Apa yang ditakutkan dengan adanya fenomena seperti ini adalah ketika kelahiran generasi muslim tanpa masjid ini justru ke arah radikal, terutama bagi kalangan muda yang sedang duduk dibangu perkuliahan. Dalam laporan Badan Nasional Penanggulan Teroris (BNPT) mencatat bahwa terdapat 7 perguruan tinggi yang terpapar radikalisme, yakni Universitas Indonesia (UI), Institute Pertanian Bogor (ITB), UNDIP, Institute Teknologi 10 November (ITS), Universita Airlangga (UNAIR), dan Universitas Brawijaya Malang (UB).

Pengamat radikalis mengatakan bahwa bibit radikalisme tumbuh di perguruan tinggi ketika negara memberhentikan semua kegiatan kampus. Pada saat itu pemerintah menerapkan Normalisasi Kehidupan Kampus/Badan Koordinasi Kemahasiswaan (NKK/BKK), sehingga praktis kegiatan kemahasiswaan kosong dan mahasiswa mencari kegiatan pengganti diisi dengan kegiatan keagamaan.
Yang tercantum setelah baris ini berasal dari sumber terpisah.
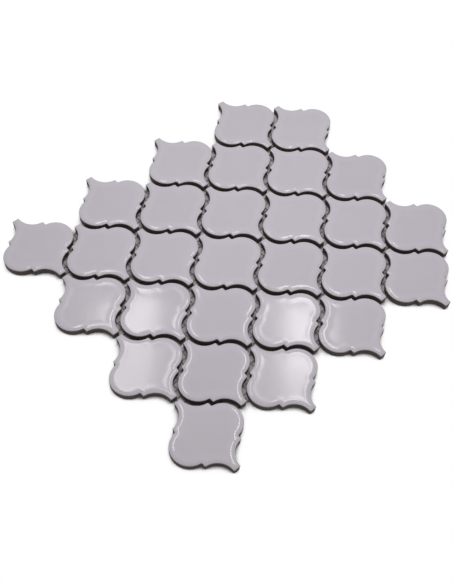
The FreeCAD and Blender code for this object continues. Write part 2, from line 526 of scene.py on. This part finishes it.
def look_from(thing, place, aim, roll=0.0):
    """Puts a camera or lamp at a place, looking at the aim: its right-hand side is level and
    square to the view, and then turned about the view by the roll in degrees."""
    forward = (Vector(aim) - Vector(place)).normalized()
    right = forward.cross(Vector((0, 0, 1))).normalized()
    upward = right.cross(forward)
    turn = math.radians(roll)
    side = right * math.cos(turn) + upward * math.sin(turn)
    head = upward * math.cos(turn) - right * math.sin(turn)
    matrix = Matrix((side, head, -forward)).transposed().to_4x4()
    matrix.translation = Vector(place) * MM
    thing.matrix_world = matrix
    bpy.context.scene.collection.objects.link(thing)
    return thing


def area_light(name, place, aim, width, height, level, roll=0.0):
    """A rectangular lamp of the given radiance, hidden from the camera: its power is the
    radiance times pi times its area."""
    data = bpy.data.lights.new(name, "AREA")
    data.shape = "RECTANGLE"
    data.size, data.size_y = width * MM, height * MM
    data.energy = level * math.pi * width * height * MM * MM
    lamp = look_from(bpy.data.objects.new(name, data), place, aim, roll)
    lamp.visible_camera = False
    return lamp


def window_light(name, place, aim, roll, width, height, level, sides, sill, dim, slant):
    """A tall soft window of two panes in a faintly lit wall. Across, its level rises between
    the first two of the four shares of its width, and falls, as the square of an ease, between
    the last two. Up, it comes in at the foot, which slants by the share `slant` of the height
    over the width, and it is the share `dim` lower from the rise `sill` to the upper pane."""
    lamp = area_light(name, place, aim, width, height, level, roll)
    lamp.data.use_nodes = True
    lamp.data.node_tree.nodes.clear()
    nodes = Shade(lamp.data.node_tree)
    on_lamp = nodes.node("NewGeometry", output="Parametric")
    across, upward = nodes.node("SeparateXYZ", None, {"Vector": on_lamp}, ["X", "Y"])
    rise = across.between(sides[0], sides[1])
    fall = across.between(sides[3], sides[2])
    foot = (upward + slant * (across - 0.5)).between(*WINDOW_FOOT)
    dimmer = dim * upward.between(*sill) * upward.between(*UPPER_PANE[::-1])
    panes = foot * (1 - dimmer)
    wall = across.between(0.0, 0.2) * across.between(1.0, 0.75) * upward.between(0.0, 0.03)
    glow = rise * fall * fall * panes + wall * WALL_LEVEL
    nodes.node("OutputLight", None, {"Surface": nodes.node("Emission", None, {"Color": glow})})


def studio():
    """Plain even light, a softbox over the middle of the sheet, two windows that the glaze
    mirrors, and the camera."""
    world = bpy.data.worlds.new("studio")
    bpy.context.scene.world = world
    world.use_nodes = True
    world.node_tree.nodes.clear()
    nodes = Shade(world.node_tree)
    _, shown = background_rays(nodes)
    plain = nodes.node("Background", None, {"Color": (0.985, 0.985, 1.0, 1.0), "Strength": 0.46})
    white = nodes.node("Background", None, {"Color": WHITE, "Strength": 1.0})
    nodes.node("OutputWorld", None, {
        "Surface": nodes.node("MixShader", None, {"Fac": shown, 1: plain, 2: white})})

    # Its aim is a hair off straight down, which would leave look_from no right-hand side
    softbox = area_light("softbox", place=(32, 34, 356), aim=(32, 34.01, 6),
                         width=300, height=300, level=2.75)
    softbox.visible_glossy = False
    window_light("left_window", place=(178, 501, 1148), aim=(-157, -23, 9), roll=-14.0,
                 width=260, height=374, level=4.6, sides=(0.16, 0.35, 0.571, 0.93),
                 sill=(0.18, 0.33), dim=0.36, slant=-0.25)
    window_light("right_window", place=(456, 262, 1141), aim=(-64, -99, 13), roll=13.9,
                 width=217, height=366, level=5.5, sides=(0.05, 0.32, 0.5, 0.88),
                 sill=(0.33, 0.5), dim=0.45, slant=0.15)

    camera = bpy.data.cameras.new("camera")
    camera.lens = 57.414
    bpy.context.scene.camera = look_from(
        bpy.data.objects.new("camera", camera), place=(-281.38, -277.79, 537.08),
        aim=(-34.02, -19.33, 6.2), roll=4.299)
    bpy.context.scene.view_settings.view_transform = "Standard"


def main():
    lay_tiles(glaze_material(), body_material())
    yarn = yarn_material()
    net_layer("net_warp", "net_warp_yarns", along=1, sense=1, material=yarn)
    net_layer("net_weft", "net_weft_yarns", along=0, sense=-1, material=yarn)
    floor_points = FLOOR_REACH * np.array([(-1, -1, 0), (1, -1, 0), (1, 1, 0), (-1, 1, 0)], float)
    floor = mesh_piece("floor", floor_points, [(0, 1, 2, 3)], [floor_material()], smooth=False)
    studio()


main()
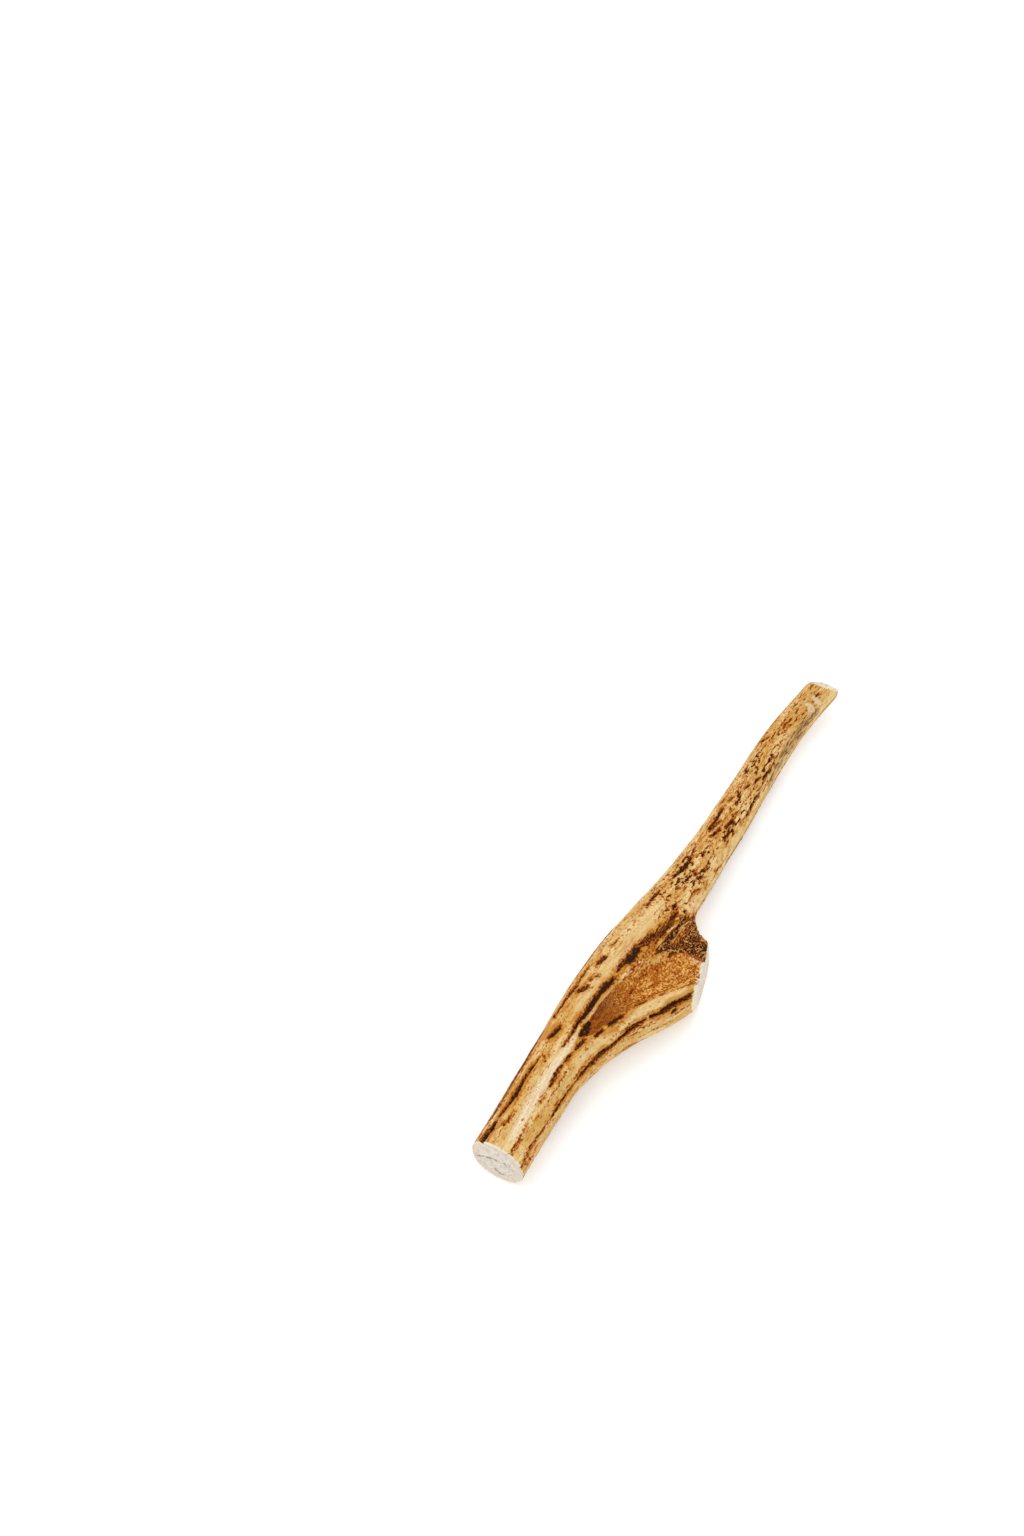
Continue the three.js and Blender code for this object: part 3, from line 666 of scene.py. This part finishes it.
seeded = add(relief, "ShaderNodeVectorMath", operation="ADD")
feed(relief, seeded.inputs[0], in_relief("beam_flow", "FLOAT_VECTOR"))
feed(relief, seeded.inputs[1], given["Seed"])
flows = (seeded.outputs[0], in_relief("branch_flow", "FLOAT_VECTOR"), in_relief("branch_share"))
level = stain_level(relief, flows, in_relief)
dug = ramp(relief, level, STAINED_RUST[0] - 0.03, STAINED_DARK[1] + 0.06)
groove_depth = sums(relief, "MULTIPLY_ADD", in_relief("groove"), given["Groove Depth"], given["Pit Depth"])
depth = sums(relief, "MULTIPLY_ADD", dug, groove_depth, given["Overall Depth"])
soft_groove = sums(relief, "MULTIPLY", in_relief("groove"), 0.35)
depth = sums(relief, "ADD", depth, soft_groove)
ripple = ramp(relief, grown_noise(relief, flows, *RIPPLES), 0.35, 0.65)
calm = sums(relief, "MULTIPLY_ADD", in_relief("polished"), -0.7, 1.0)
ripple = sums(relief, "MULTIPLY", ripple, calm)
depth = sums(relief, "MULTIPLY_ADD", ripple, given["Ripple Height"], depth)
granules = sums(relief, "MULTIPLY", grown_noise(relief, flows, *GRANULES), in_relief("hollow"))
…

Kuntowijoyo juga mengatakan bahwa pada saat itu terjadi ‘depolitisasi’ sekolah dan kampus lewat OSIS dan NKK. Akan tetapi, kegiatan kerohanian yang diadakan oleh kampus justru menjadi ladang subur bagi pertumbuhan gerakan radikal. Bagi kelompok radikal, hal ini menjadi kesempatan tersendiri untuk mengadakan berbagai pengajian alternatif di sekolah maupun di perguruan tinggi dengan muatan-muatan ajaran ekslusif.

Dengan adanya ajaran agama di media dan pihak sekolah/kampus memberikan tempat alternatif belajar agama, maka semakin banyak pula generasi-generasi baru muslim tanpa masjid. Sebab, anak-anak sekolah akan lebih tertarik untuk belajar agama bersama dengan teman-temannya karena masih seusia (peer group). Sedangkan pembelajaran di rumah dilakukan dengan cara melihat tayangan tv atau media sosial seperti facebook, youtube, dan media sejenisnya.

Jika kelahiran generasi baru ini berujung pada sikap beragama yang radikal, maka polarisasi antara muslim moderat dan radikal akan semakin nampak. Jika polarisasi antara NU yang tradisionalis dan Muhamamdiyah modernis sudah tidak lagi terlihat di era saat ini, karena sudah bersatu dalam bingkai moderat, maka dalam rumus oposisi biner yang dimunculkan adalah muslim moderat dan radikal. Wallahhu a’lam.

M. Mujibuddin, penulis adalah pegiat aktif di Islami Institute Jogja.